Material

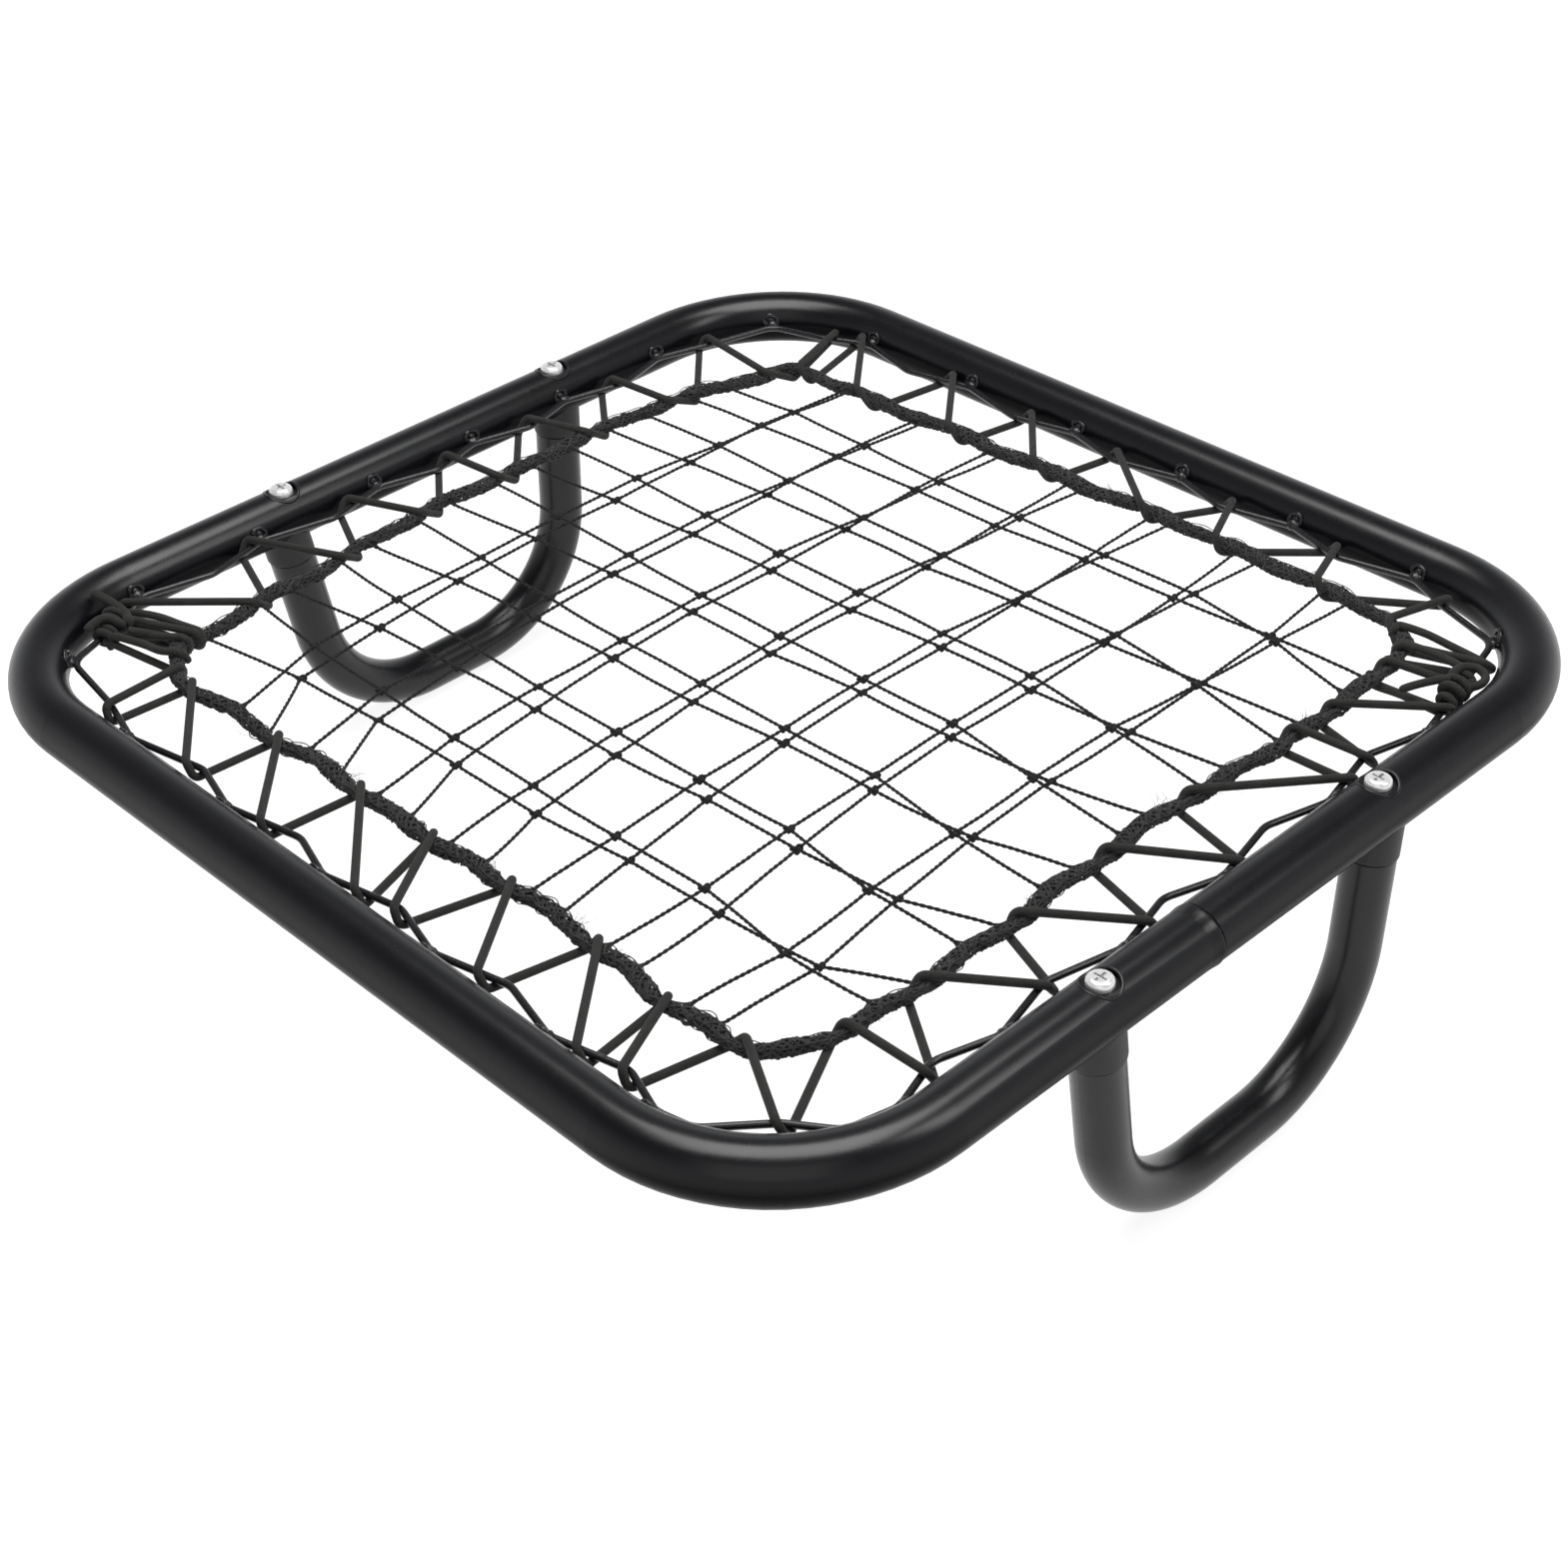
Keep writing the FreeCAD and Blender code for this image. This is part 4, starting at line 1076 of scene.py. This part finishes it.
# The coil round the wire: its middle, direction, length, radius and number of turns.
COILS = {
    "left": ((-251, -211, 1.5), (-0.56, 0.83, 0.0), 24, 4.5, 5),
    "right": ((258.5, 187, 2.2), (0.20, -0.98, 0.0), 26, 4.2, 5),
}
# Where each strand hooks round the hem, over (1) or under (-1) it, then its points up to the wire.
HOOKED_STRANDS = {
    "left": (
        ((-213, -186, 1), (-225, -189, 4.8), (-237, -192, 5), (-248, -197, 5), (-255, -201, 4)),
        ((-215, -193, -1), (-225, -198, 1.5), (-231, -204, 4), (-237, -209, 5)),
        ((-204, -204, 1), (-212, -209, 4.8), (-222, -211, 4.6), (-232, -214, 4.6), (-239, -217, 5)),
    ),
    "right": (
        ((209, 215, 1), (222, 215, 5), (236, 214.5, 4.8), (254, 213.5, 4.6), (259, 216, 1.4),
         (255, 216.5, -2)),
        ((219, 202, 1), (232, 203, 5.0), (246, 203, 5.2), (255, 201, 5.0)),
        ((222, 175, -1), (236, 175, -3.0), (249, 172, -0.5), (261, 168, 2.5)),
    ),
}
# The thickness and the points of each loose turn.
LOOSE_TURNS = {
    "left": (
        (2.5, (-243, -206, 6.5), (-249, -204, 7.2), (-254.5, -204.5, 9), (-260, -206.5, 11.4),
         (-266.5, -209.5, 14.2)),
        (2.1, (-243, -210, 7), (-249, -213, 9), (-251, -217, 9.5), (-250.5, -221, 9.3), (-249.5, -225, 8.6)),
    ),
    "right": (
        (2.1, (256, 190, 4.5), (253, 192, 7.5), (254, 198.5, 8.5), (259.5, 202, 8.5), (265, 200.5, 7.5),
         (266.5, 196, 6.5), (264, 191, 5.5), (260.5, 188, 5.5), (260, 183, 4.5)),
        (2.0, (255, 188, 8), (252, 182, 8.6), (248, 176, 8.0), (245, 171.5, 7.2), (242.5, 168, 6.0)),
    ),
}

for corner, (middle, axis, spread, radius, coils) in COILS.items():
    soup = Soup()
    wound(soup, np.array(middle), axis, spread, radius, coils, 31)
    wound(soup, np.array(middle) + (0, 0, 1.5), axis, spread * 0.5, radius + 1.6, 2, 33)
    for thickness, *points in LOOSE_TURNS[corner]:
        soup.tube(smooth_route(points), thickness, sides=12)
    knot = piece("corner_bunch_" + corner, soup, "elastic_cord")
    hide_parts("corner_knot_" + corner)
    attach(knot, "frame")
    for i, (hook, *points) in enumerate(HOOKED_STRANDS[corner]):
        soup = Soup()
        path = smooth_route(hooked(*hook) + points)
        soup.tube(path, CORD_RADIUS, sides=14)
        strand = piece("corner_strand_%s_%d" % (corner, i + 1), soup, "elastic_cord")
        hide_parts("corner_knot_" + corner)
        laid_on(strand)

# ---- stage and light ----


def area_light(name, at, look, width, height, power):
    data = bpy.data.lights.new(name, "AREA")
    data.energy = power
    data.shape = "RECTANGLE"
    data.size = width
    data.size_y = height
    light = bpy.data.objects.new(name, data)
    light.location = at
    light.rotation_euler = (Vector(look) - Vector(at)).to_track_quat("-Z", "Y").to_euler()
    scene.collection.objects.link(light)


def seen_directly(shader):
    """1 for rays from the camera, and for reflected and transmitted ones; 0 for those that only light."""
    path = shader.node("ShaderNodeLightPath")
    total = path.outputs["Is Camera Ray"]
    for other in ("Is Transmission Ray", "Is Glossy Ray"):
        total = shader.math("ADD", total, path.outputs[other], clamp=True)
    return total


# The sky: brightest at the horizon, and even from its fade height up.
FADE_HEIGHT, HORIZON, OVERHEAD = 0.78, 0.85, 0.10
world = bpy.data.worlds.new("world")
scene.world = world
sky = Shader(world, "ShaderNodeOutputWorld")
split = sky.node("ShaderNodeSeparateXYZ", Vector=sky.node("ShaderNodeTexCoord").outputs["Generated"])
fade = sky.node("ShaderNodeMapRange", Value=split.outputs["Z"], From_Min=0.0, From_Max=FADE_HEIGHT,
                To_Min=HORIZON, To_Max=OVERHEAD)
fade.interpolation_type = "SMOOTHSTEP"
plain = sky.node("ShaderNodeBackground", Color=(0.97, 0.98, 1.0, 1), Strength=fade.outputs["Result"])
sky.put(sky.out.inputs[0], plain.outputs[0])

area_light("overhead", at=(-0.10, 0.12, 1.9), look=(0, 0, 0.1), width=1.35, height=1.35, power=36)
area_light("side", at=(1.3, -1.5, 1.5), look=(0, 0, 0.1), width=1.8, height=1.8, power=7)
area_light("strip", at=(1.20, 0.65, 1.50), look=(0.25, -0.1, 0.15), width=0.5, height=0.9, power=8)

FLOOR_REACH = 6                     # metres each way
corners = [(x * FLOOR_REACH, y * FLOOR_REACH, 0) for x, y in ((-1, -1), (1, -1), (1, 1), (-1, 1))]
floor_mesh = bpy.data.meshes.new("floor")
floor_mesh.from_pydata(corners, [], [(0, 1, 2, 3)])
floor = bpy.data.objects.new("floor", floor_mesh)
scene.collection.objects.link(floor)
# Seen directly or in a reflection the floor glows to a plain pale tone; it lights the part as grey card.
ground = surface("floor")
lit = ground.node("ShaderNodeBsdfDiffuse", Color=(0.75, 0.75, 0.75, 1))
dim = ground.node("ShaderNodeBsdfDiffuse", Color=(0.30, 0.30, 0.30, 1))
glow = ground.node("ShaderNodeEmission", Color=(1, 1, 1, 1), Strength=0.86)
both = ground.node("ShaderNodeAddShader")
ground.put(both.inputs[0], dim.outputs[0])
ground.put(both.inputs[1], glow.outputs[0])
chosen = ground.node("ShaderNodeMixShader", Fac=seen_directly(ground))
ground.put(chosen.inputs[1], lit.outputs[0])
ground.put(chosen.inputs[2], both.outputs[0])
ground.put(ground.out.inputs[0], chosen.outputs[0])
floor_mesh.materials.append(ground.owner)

Problem details
Output all of the material exactly as written.

Solution to this task
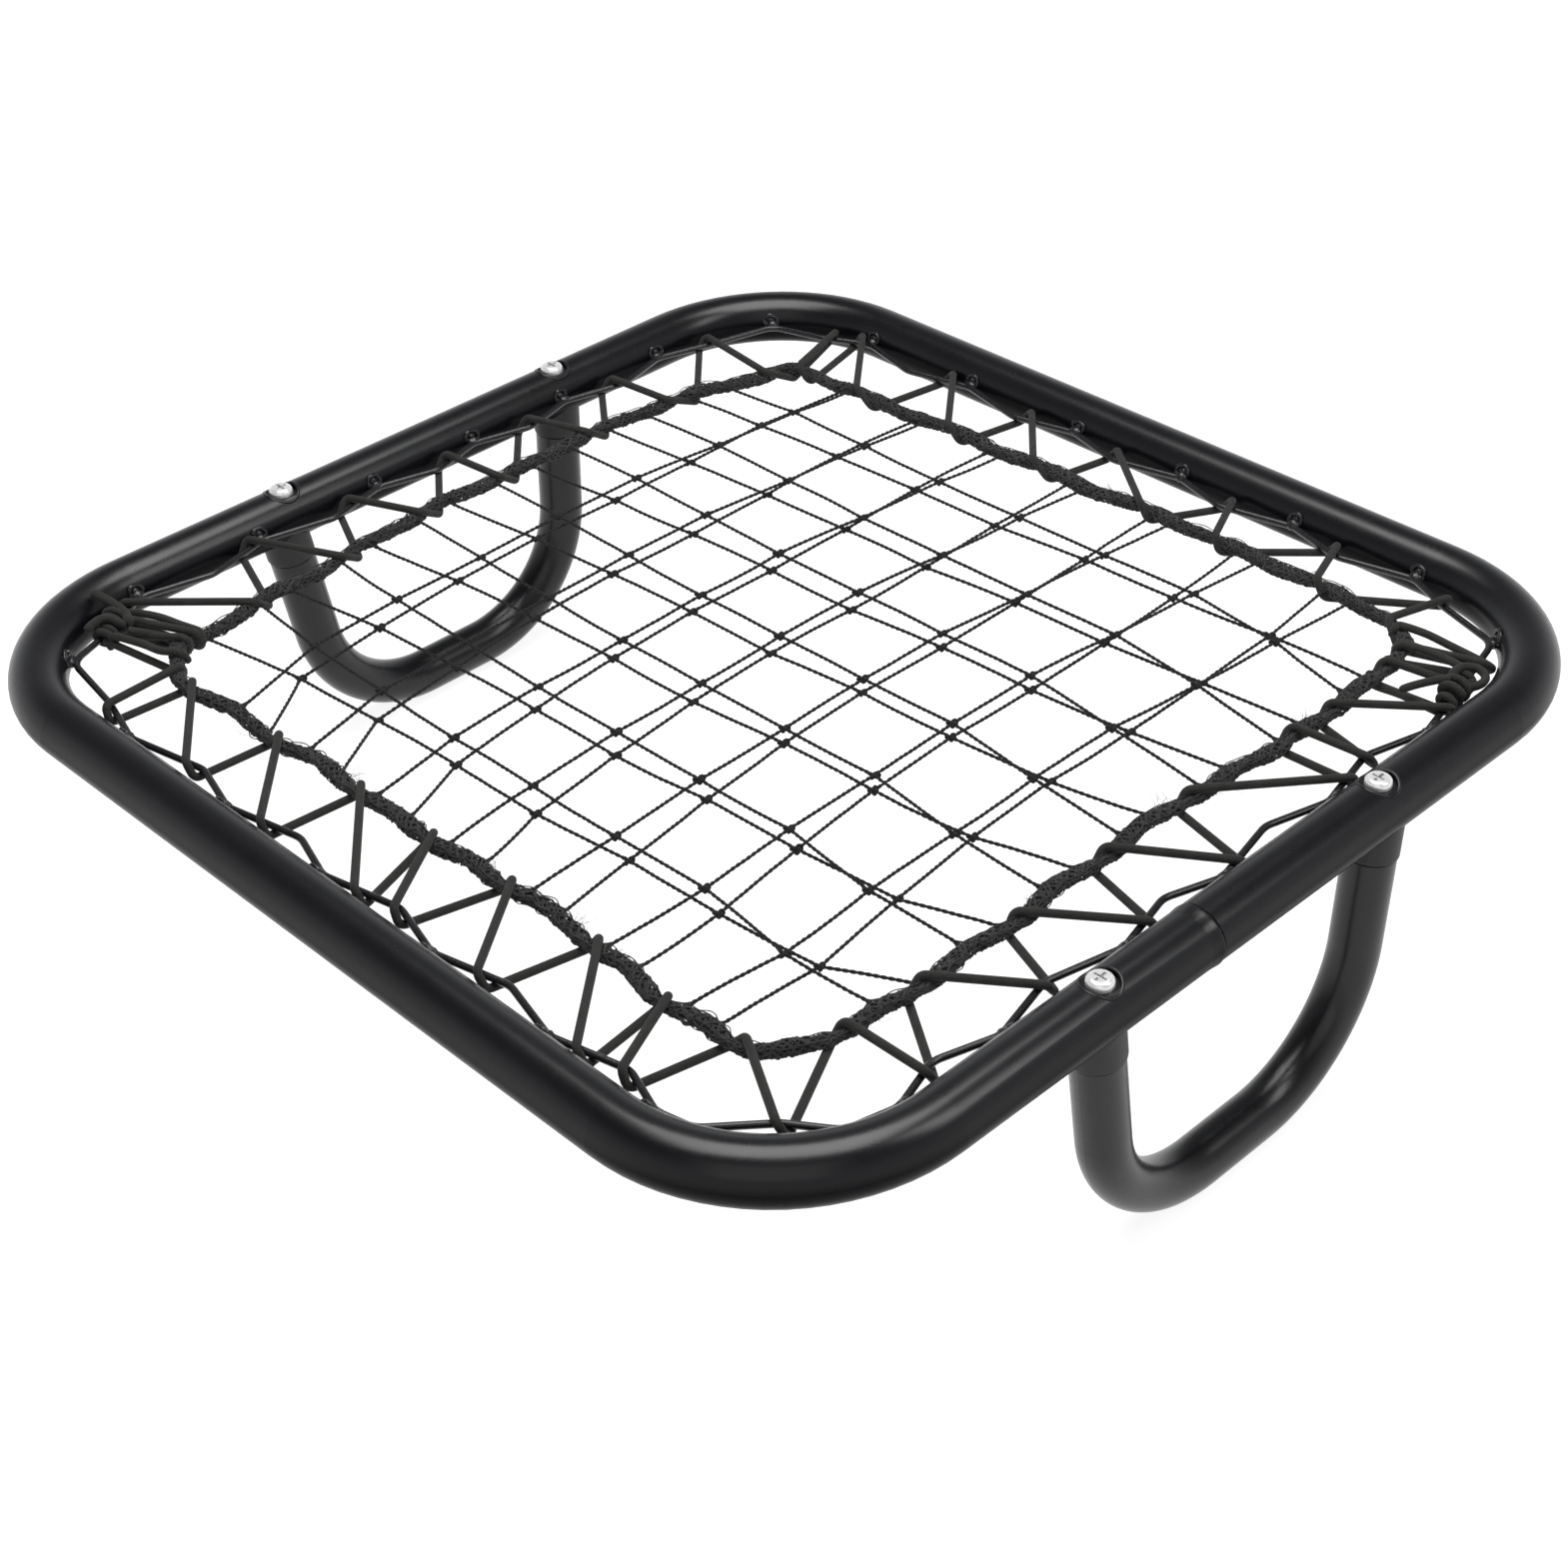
Keep writing the FreeCAD and Blender code for this image. This is part 4, starting at line 1076 of scene.py. This part finishes it.
# The coil round the wire: its middle, direction, length, radius and number of turns.
COILS = {
    "left": ((-251, -211, 1.5), (-0.56, 0.83, 0.0), 24, 4.5, 5),
    "right": ((258.5, 187, 2.2), (0.20, -0.98, 0.0), 26, 4.2, 5),
}
# Where each strand hooks round the hem, over (1) or under (-1) it, then its points up to the wire.
HOOKED_STRANDS = {
    "left": (
        ((-213, -186, 1), (-225, -189, 4.8), (-237, -192, 5), (-248, -197, 5), (-255, -201, 4)),
        ((-215, -193, -1), (-225, -198, 1.5), (-231, -204, 4), (-237, -209, 5)),
        ((-204, -204, 1), (-212, -209, 4.8), (-222, -211, 4.6), (-232, -214, 4.6), (-239, -217, 5)),
    ),
    "right": (
        ((209, 215, 1), (222, 215, 5), (236, 214.5, 4.8), (254, 213.5, 4.6), (259, 216, 1.4),
         (255, 216.5, -2)),
        ((219, 202, 1), (232, 203, 5.0), (246, 203, 5.2), (255, 201, 5.0)),
        ((222, 175, -1), (236, 175, -3.0), (249, 172, -0.5), (261, 168, 2.5)),
    ),
}
# The thickness and the points of each loose turn.
LOOSE_TURNS = {
    "left": (
        (2.5, (-243, -206, 6.5), (-249, -204, 7.2), (-254.5, -204.5, 9), (-260, -206.5, 11.4),
         (-266.5, -209.5, 14.2)),
        (2.1, (-243, -210, 7), (-249, -213, 9), (-251, -217, 9.5), (-250.5, -221, 9.3), (-249.5, -225, 8.6)),
    ),
    "right": (
        (2.1, (256, 190, 4.5), (253, 192, 7.5), (254, 198.5, 8.5), (259.5, 202, 8.5), (265, 200.5, 7.5),
         (266.5, 196, 6.5), (264, 191, 5.5), (260.5, 188, 5.5), (260, 183, 4.5)),
        (2.0, (255, 188, 8), (252, 182, 8.6), (248, 176, 8.0), (245, 171.5, 7.2), (242.5, 168, 6.0)),
    ),
}

for corner, (middle, axis, spread, radius, coils) in COILS.items():
    soup = Soup()
    wound(soup, np.array(middle), axis, spread, radius, coils, 31)
    wound(soup, np.array(middle) + (0, 0, 1.5), axis, spread * 0.5, radius + 1.6, 2, 33)
    for thickness, *points in LOOSE_TURNS[corner]:
        soup.tube(smooth_route(points), thickness, sides=12)
    knot = piece("corner_bunch_" + corner, soup, "elastic_cord")
    hide_parts("corner_knot_" + corner)
    attach(knot, "frame")
    for i, (hook, *points) in enumerate(HOOKED_STRANDS[corner]):
        soup = Soup()
        path = smooth_route(hooked(*hook) + points)
        soup.tube(path, CORD_RADIUS, sides=14)
        strand = piece("corner_strand_%s_%d" % (corner, i + 1), soup, "elastic_cord")
        hide_parts("corner_knot_" + corner)
        laid_on(strand)

# ---- stage and light ----


def area_light(name, at, look, width, height, power):
    data = bpy.data.lights.new(name, "AREA")
    data.energy = power
    data.shape = "RECTANGLE"
    data.size = width
    data.size_y = height
    light = bpy.data.objects.new(name, data)
    light.location = at
    light.rotation_euler = (Vector(look) - Vector(at)).to_track_quat("-Z", "Y").to_euler()
    scene.collection.objects.link(light)


def seen_directly(shader):
    """1 for rays from the camera, and for reflected and transmitted ones; 0 for those that only light."""
    path = shader.node("ShaderNodeLightPath")
    total = path.outputs["Is Camera Ray"]
    for other in ("Is Transmission Ray", "Is Glossy Ray"):
        total = shader.math("ADD", total, path.outputs[other], clamp=True)
    return total


# The sky: brightest at the horizon, and even from its fade height up.
FADE_HEIGHT, HORIZON, OVERHEAD = 0.78, 0.85, 0.10
world = bpy.data.worlds.new("world")
scene.world = world
sky = Shader(world, "ShaderNodeOutputWorld")
split = sky.node("ShaderNodeSeparateXYZ", Vector=sky.node("ShaderNodeTexCoord").outputs["Generated"])
fade = sky.node("ShaderNodeMapRange", Value=split.outputs["Z"], From_Min=0.0, From_Max=FADE_HEIGHT,
                To_Min=HORIZON, To_Max=OVERHEAD)
fade.interpolation_type = "SMOOTHSTEP"
plain = sky.node("ShaderNodeBackground", Color=(0.97, 0.98, 1.0, 1), Strength=fade.outputs["Result"])
sky.put(sky.out.inputs[0], plain.outputs[0])

area_light("overhead", at=(-0.10, 0.12, 1.9), look=(0, 0, 0.1), width=1.35, height=1.35, power=36)
area_light("side", at=(1.3, -1.5, 1.5), look=(0, 0, 0.1), width=1.8, height=1.8, power=7)
area_light("strip", at=(1.20, 0.65, 1.50), look=(0.25, -0.1, 0.15), width=0.5, height=0.9, power=8)

FLOOR_REACH = 6                     # metres each way
corners = [(x * FLOOR_REACH, y * FLOOR_REACH, 0) for x, y in ((-1, -1), (1, -1), (1, 1), (-1, 1))]
floor_mesh = bpy.data.meshes.new("floor")
floor_mesh.from_pydata(corners, [], [(0, 1, 2, 3)])
floor = bpy.data.objects.new("floor", floor_mesh)
scene.collection.objects.link(floor)
# Seen directly or in a reflection the floor glows to a plain pale tone; it lights the part as grey card.
ground = surface("floor")
lit = ground.node("ShaderNodeBsdfDiffuse", Color=(0.75, 0.75, 0.75, 1))
dim = ground.node("ShaderNodeBsdfDiffuse", Color=(0.30, 0.30, 0.30, 1))
glow = ground.node("ShaderNodeEmission", Color=(1, 1, 1, 1), Strength=0.86)
both = ground.node("ShaderNodeAddShader")
ground.put(both.inputs[0], dim.outputs[0])
ground.put(both.inputs[1], glow.outputs[0])
chosen = ground.node("ShaderNodeMixShader", Fac=seen_directly(ground))
ground.put(chosen.inputs[1], lit.outputs[0])
ground.put(chosen.inputs[2], both.outputs[0])
ground.put(ground.out.inputs[0], chosen.outputs[0])
floor_mesh.materials.append(ground.owner)